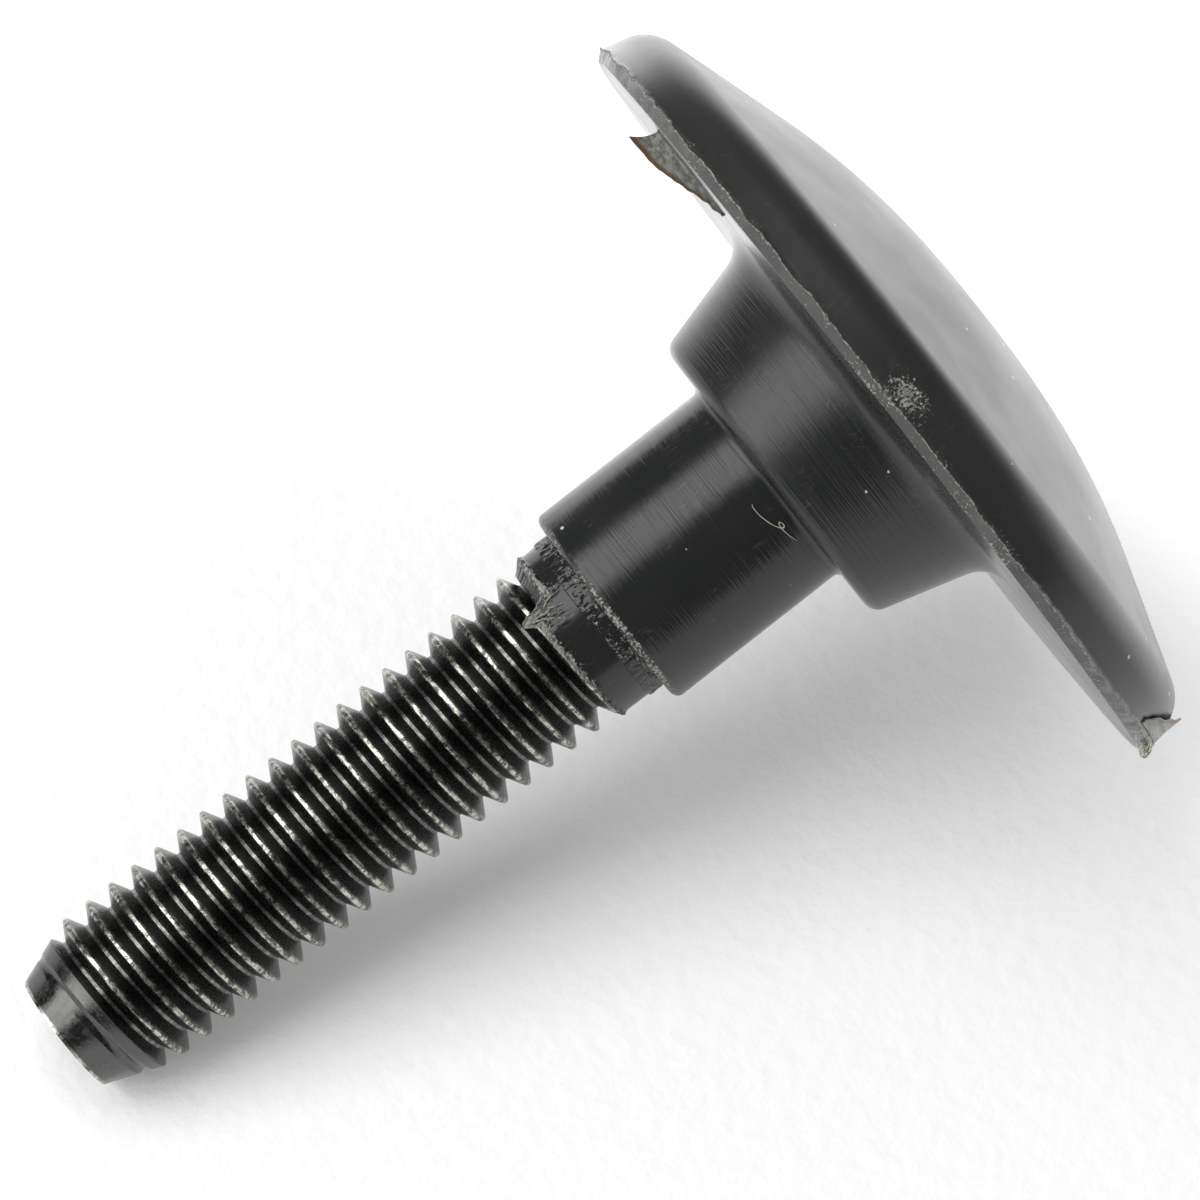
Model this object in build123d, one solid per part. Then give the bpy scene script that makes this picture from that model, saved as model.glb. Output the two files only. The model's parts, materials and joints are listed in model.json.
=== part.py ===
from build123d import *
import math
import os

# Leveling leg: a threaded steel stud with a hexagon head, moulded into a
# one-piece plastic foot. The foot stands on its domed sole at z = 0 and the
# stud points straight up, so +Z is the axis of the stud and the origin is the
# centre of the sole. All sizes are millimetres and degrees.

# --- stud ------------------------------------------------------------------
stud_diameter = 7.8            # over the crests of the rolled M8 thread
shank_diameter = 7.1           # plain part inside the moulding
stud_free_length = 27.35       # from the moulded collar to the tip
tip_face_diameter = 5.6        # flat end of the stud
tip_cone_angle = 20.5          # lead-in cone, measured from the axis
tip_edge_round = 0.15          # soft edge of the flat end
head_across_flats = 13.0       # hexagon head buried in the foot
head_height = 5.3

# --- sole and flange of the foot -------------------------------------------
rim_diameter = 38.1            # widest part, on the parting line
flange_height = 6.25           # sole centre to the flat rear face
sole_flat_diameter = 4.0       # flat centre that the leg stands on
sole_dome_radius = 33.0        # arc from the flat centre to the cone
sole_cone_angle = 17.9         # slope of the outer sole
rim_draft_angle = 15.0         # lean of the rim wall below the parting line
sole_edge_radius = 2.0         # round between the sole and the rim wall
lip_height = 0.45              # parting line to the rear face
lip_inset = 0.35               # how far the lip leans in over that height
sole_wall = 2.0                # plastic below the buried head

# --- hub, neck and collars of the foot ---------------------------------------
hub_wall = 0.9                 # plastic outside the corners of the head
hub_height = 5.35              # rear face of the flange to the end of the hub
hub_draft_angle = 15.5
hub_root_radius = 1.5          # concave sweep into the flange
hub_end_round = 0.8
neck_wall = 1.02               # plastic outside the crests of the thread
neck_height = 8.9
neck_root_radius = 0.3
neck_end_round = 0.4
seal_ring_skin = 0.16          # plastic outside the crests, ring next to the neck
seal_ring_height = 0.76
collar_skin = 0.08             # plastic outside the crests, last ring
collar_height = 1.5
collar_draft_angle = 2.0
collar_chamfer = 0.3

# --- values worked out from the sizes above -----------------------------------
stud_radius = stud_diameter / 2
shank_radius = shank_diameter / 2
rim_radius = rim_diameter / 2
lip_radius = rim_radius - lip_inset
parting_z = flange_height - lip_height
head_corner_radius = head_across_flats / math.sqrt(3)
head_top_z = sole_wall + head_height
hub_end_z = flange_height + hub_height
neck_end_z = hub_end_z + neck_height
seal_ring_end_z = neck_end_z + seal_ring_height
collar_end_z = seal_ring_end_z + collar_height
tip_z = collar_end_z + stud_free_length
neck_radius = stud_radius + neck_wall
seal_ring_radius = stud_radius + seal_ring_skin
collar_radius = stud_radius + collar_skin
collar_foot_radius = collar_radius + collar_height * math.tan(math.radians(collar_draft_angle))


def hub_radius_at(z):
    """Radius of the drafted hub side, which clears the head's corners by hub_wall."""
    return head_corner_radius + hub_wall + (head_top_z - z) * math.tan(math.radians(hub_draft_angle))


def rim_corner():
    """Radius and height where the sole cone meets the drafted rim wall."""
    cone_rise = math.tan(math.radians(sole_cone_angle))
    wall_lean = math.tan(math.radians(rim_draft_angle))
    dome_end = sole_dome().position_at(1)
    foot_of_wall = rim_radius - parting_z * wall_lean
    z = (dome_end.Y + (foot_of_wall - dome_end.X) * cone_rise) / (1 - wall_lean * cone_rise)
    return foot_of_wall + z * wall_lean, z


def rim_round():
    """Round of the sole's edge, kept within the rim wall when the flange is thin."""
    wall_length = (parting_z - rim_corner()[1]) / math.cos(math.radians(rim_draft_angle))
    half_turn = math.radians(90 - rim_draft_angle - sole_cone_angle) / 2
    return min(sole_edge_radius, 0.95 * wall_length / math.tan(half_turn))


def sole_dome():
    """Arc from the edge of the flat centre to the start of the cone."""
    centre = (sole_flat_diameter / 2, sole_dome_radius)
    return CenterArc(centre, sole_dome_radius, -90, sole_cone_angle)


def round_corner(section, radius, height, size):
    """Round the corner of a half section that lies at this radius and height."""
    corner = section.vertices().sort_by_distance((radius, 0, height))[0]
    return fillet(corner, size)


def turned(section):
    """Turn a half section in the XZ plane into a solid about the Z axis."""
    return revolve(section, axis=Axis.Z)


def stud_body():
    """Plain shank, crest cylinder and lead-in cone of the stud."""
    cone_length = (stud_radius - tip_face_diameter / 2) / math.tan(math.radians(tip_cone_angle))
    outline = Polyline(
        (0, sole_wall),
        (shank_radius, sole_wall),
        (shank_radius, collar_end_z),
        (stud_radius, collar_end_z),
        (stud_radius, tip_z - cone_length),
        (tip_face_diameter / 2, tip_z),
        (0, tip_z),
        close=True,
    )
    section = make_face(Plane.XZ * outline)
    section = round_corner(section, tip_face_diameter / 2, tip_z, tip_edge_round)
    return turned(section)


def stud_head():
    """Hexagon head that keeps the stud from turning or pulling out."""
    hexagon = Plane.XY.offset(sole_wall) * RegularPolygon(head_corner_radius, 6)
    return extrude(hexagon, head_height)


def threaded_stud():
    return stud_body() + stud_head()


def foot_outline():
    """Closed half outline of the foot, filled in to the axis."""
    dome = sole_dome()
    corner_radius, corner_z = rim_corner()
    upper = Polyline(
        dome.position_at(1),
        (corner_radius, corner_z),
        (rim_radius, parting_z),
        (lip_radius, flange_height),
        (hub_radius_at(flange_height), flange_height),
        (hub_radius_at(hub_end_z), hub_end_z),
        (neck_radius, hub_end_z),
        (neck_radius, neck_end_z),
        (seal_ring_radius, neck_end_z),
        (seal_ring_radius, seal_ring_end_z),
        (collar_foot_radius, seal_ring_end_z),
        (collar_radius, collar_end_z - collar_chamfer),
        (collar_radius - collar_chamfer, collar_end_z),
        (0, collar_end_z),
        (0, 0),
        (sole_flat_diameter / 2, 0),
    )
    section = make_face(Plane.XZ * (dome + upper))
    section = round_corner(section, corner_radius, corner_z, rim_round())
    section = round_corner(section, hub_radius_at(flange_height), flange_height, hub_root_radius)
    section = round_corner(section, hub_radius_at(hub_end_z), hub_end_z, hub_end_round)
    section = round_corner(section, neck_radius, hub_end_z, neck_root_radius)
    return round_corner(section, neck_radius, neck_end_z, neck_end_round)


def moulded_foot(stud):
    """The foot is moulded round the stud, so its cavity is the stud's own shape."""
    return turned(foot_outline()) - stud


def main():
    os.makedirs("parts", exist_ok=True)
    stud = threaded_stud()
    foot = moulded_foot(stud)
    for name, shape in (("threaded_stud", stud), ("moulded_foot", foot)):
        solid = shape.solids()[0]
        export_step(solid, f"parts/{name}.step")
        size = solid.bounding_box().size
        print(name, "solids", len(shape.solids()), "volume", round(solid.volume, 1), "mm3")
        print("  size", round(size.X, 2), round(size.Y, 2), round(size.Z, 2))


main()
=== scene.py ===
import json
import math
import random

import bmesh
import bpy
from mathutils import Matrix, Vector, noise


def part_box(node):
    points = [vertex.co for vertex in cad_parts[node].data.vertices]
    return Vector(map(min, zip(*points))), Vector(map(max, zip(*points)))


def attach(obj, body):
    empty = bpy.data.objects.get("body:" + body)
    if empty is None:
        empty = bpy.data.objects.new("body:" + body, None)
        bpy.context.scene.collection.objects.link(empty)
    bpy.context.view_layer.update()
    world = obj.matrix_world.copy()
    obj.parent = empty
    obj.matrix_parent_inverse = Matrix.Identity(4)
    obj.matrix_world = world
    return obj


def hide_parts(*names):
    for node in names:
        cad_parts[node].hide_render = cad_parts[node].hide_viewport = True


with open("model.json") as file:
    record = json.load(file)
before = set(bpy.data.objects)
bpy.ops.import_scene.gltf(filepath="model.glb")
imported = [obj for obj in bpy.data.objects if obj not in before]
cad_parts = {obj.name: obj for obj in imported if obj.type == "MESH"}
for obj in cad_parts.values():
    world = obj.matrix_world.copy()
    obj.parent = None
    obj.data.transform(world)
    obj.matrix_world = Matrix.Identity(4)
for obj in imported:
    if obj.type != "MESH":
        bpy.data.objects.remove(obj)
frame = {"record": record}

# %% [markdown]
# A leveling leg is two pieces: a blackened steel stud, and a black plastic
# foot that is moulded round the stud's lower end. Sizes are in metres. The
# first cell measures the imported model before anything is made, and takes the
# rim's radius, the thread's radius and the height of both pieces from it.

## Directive
Exactly repeat the lines from the line with "size = solid.bounding_box().size" to the line with "# %% [markdown]", including both, and output nothing else.

## Solution
        size = solid.bounding_box().size
        print(name, "solids", len(shape.solids()), "volume", round(solid.volume, 1), "mm3")
        print("  size", round(size.X, 2), round(size.Y, 2), round(size.Z, 2))


main()
=== scene.py ===
import json
import math
import random

import bmesh
import bpy
from mathutils import Matrix, Vector, noise


def part_box(node):
    points = [vertex.co for vertex in cad_parts[node].data.vertices]
    return Vector(map(min, zip(*points))), Vector(map(max, zip(*points)))


def attach(obj, body):
    empty = bpy.data.objects.get("body:" + body)
    if empty is None:
        empty = bpy.data.objects.new("body:" + body, None)
        bpy.context.scene.collection.objects.link(empty)
    bpy.context.view_layer.update()
    world = obj.matrix_world.copy()
    obj.parent = empty
    obj.matrix_parent_inverse = Matrix.Identity(4)
    obj.matrix_world = world
    return obj


def hide_parts(*names):
    for node in names:
        cad_parts[node].hide_render = cad_parts[node].hide_viewport = True


with open("model.json") as file:
    record = json.load(file)
before = set(bpy.data.objects)
bpy.ops.import_scene.gltf(filepath="model.glb")
imported = [obj for obj in bpy.data.objects if obj not in before]
cad_parts = {obj.name: obj for obj in imported if obj.type == "MESH"}
for obj in cad_parts.values():
    world = obj.matrix_world.copy()
    obj.parent = None
    obj.data.transform(world)
    obj.matrix_world = Matrix.Identity(4)
for obj in imported:
    if obj.type != "MESH":
        bpy.data.objects.remove(obj)
frame = {"record": record}

# %% [markdown]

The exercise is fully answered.